The gifted child here is a 7-year-old math prodigy, Mary (Mckenna Grace, charmingly precocious), who is being raised by her uncle Frank (an impressive Chris Evans). He wants a normal life for Mary; her mother, also a math genius, was under pressure and committed suicide when Mary was a baby. So they live a simple life with their one-eyed cat in Florida, where Frank fixes boat engines; the grime under his nails (and the beer he swigs) suggest that he’s firmly rooted in the working class.

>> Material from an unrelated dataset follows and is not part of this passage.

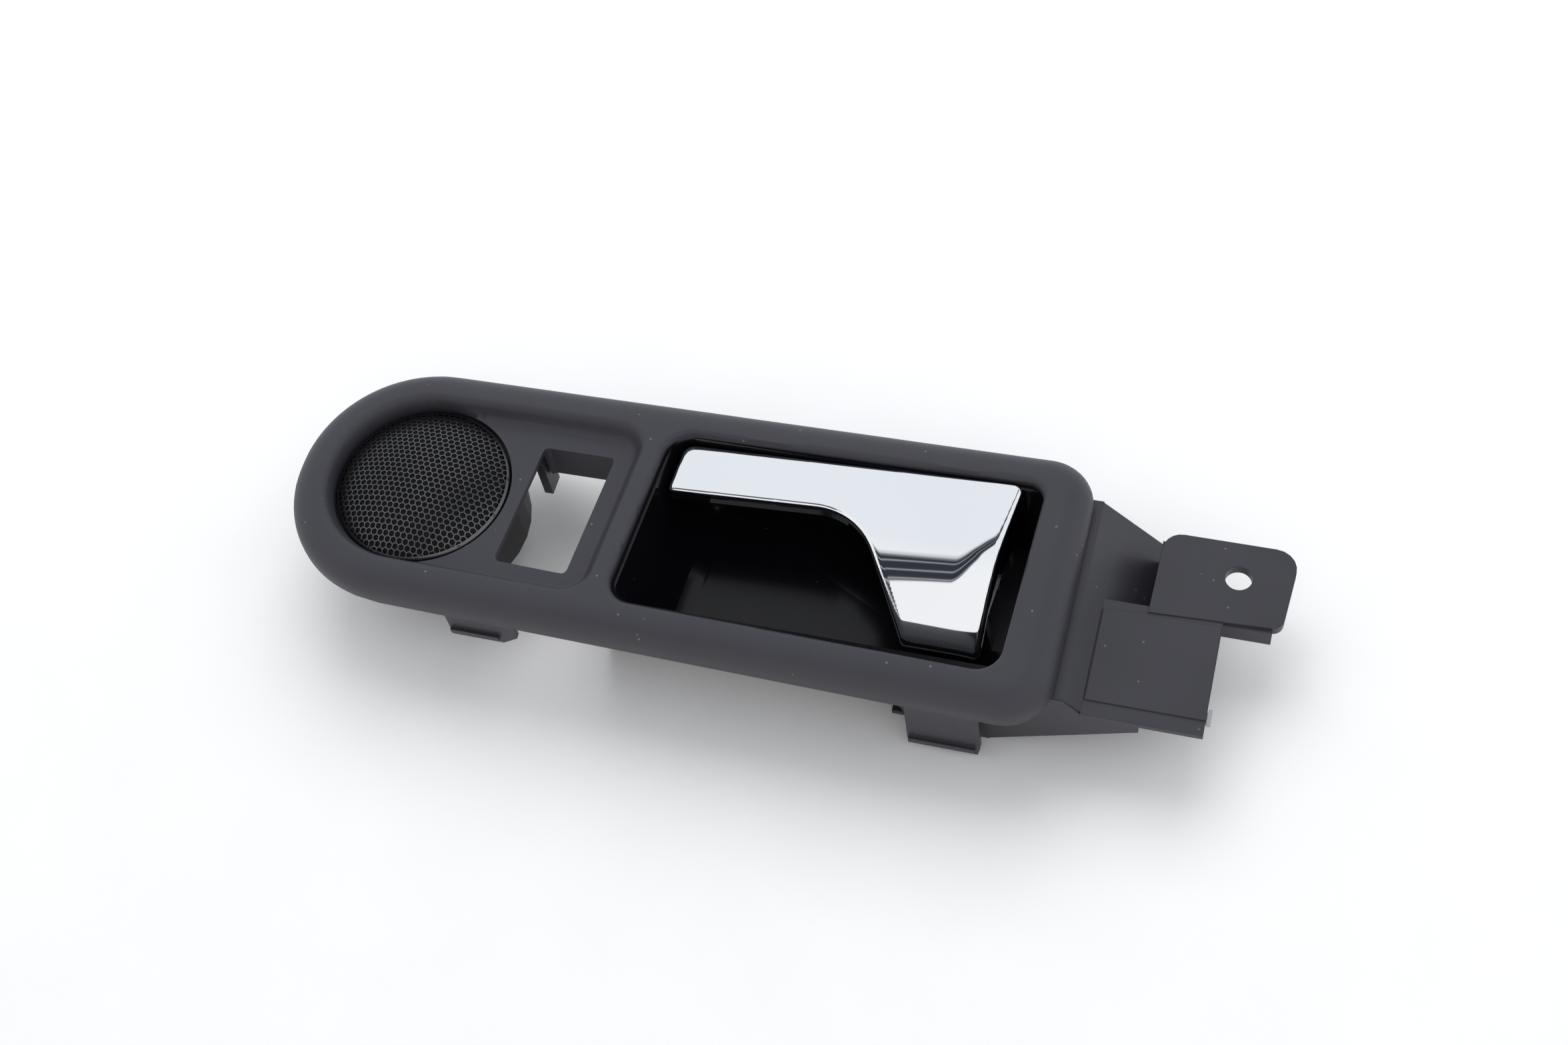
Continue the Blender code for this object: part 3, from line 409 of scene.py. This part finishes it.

Yet Frank and Mary’s strong bond — one of the film’s most convincing parts — is tested when he sends her off to the first grade. She’s been home-schooled, but Frank thinks it’s time she tried "being a kid." While Mary can solve differential equations, she has less-than-advanced social skills and manners. Her teacher (Jenny Slate) recognizes her abilities immediately, and floats the idea that Mary would be better served at a prep school. Frank objects, but it’s too late: Soon Frank’s rich mother (a haughty Lindsay Duncan) arrives from Boston to usher Mary off to a life of higher learning. Next stop: the local court, where a fight for her "best interest" ensues, bogging down the story.

Octavia Spencer also pops up in this otherwise fleet-footed film, but the supporting role — if you can call it that — is paltry. She’s brilliant in her few scenes, yet hardly plays as full-fledged a character as she did in another film about mathematicians, Hidden Figures. If only there were a court for this injustice.